I dunno. Seems like a pretty harmless cultural tradition to me. Not saying it's for everyone. On the other hand, there's certainly nothing *wrong* with a woman taking her husband's name.
A story I related on Shakes' place a few months ago when this subject came up:
My first marriage: Wife kept her name. Wife and four sisters actually kind of *fetishized* their family name (so, yes, I know how annoying that hyper Name Pride can be). Marriage ended cold and childless.
My current marriage: Wife and I are crazy madly in love. Wife took my name. Wife wouldn't consider having it any other way.
Eh... Interesting correlation. I'll leave it at that.
nothing like the Great Name Debate to generate some comments! thanks for chiming in, everyone.
toast- i'd agree on leaving it at that, as names are obviously one small part of any infinitely complex relationship between two people, and drawing any large scale conclusions from one small differential would probably be reductive, no? :)

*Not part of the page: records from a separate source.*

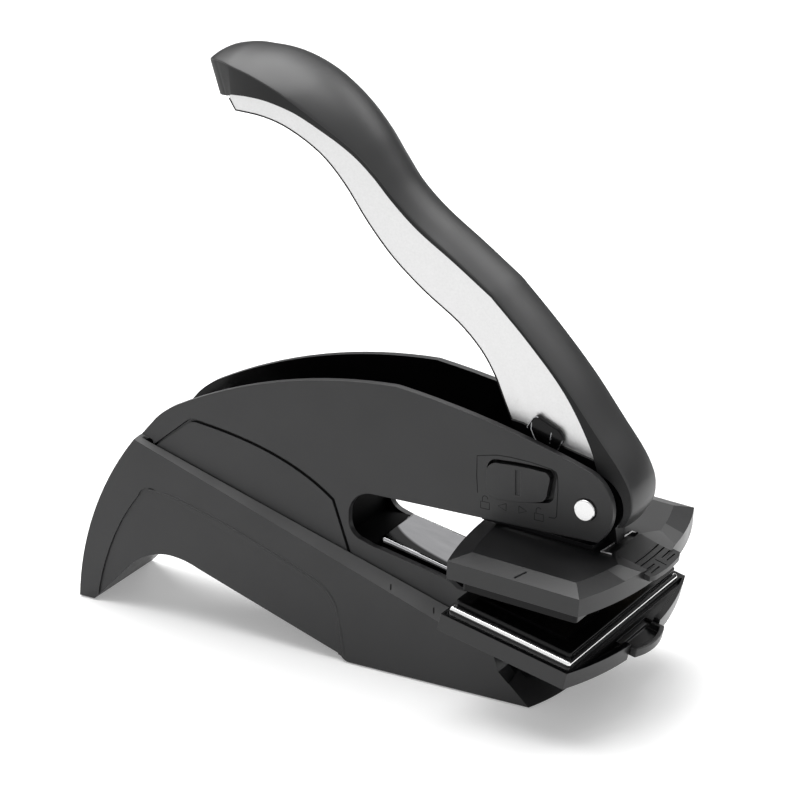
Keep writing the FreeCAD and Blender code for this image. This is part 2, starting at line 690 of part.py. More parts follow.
def release_catch():
    """Finger catch below the tray's front edge, hollowed for the fingertip."""
    body = new_body("release_catch", LOWER)
    half = size("catch_half")
    low = -size("catch_low")
    thick = size("catch_thick")
    tray_front = size("tray_side") + size("tray_bulge")
    front = tray_front + size("catch_reach")
    plate = path((CATCH_REAR, -half), [
        (front - 1.6, -half), ("arc", (front, 0), (front - 1.6, half)), (CATCH_REAR, half)])
    add(body, FLAT, plate, low + thick / 2, named("catch_thick"))
    seat = tray_front - size("catch_seat")
    rise = size("catch_rise")
    rim = path((seat, -half), [
        (front - 1.6, -half), ("arc", (front, 0), (front - 1.6, half)), (seat, half)])
    add(body, FLAT, rim, low + thick + rise / 2, named("catch_rise"))
    bowl = path((seat - 1.0, -half + 1.4), [
        (front - 2.6, -half + 1.4), ("arc", (front - 1.2, 0), (front - 2.6, half - 1.4)),
        (seat - 1.0, half - 1.4)])
    cut(body, FLAT, bowl, low + thick + rise, 2 * (rise + 0.8))
    fork = box_path(CATCH_REAR - 1, CATCH_REAR + 3.0, -half + 2.0, half - 2.0)
    cut(body, FLAT, fork, low + thick / 2, 2 * thick)


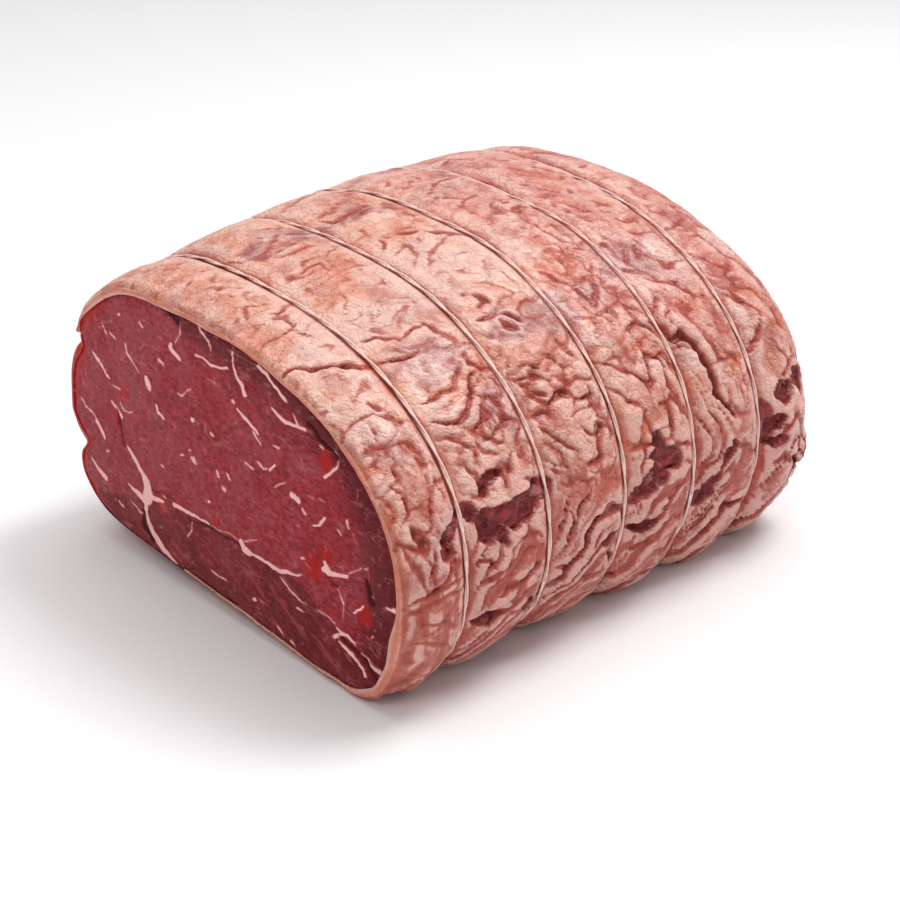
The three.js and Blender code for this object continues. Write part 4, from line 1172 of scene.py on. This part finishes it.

drawing any large scale conclusions from one small differential would probably be reductive, no? :)
But but but but...
That's my specialty!
;-)
It's a mixed bag among my friends. Some women have kept theirs. Some took their husbands' names because of tradition, but others because they disliked their own surnames. One couple ended up with him taking her surname, because he wanted more to be a part of her extended family than his own. Me, I suspect I'll keep mine (maybe taking his as a second middle name) -- partly because I like my name, and it's short, and easy to spell, and it goes well with the first, while D's surname is long, hard to spell, and would make me seem like the most Jewish person on the planet if paired with my first name (and I'm not).
Besides, we've already dismayed the traditionalists in the family by living together without being married -- what's keeping my name going to do that that hasn't?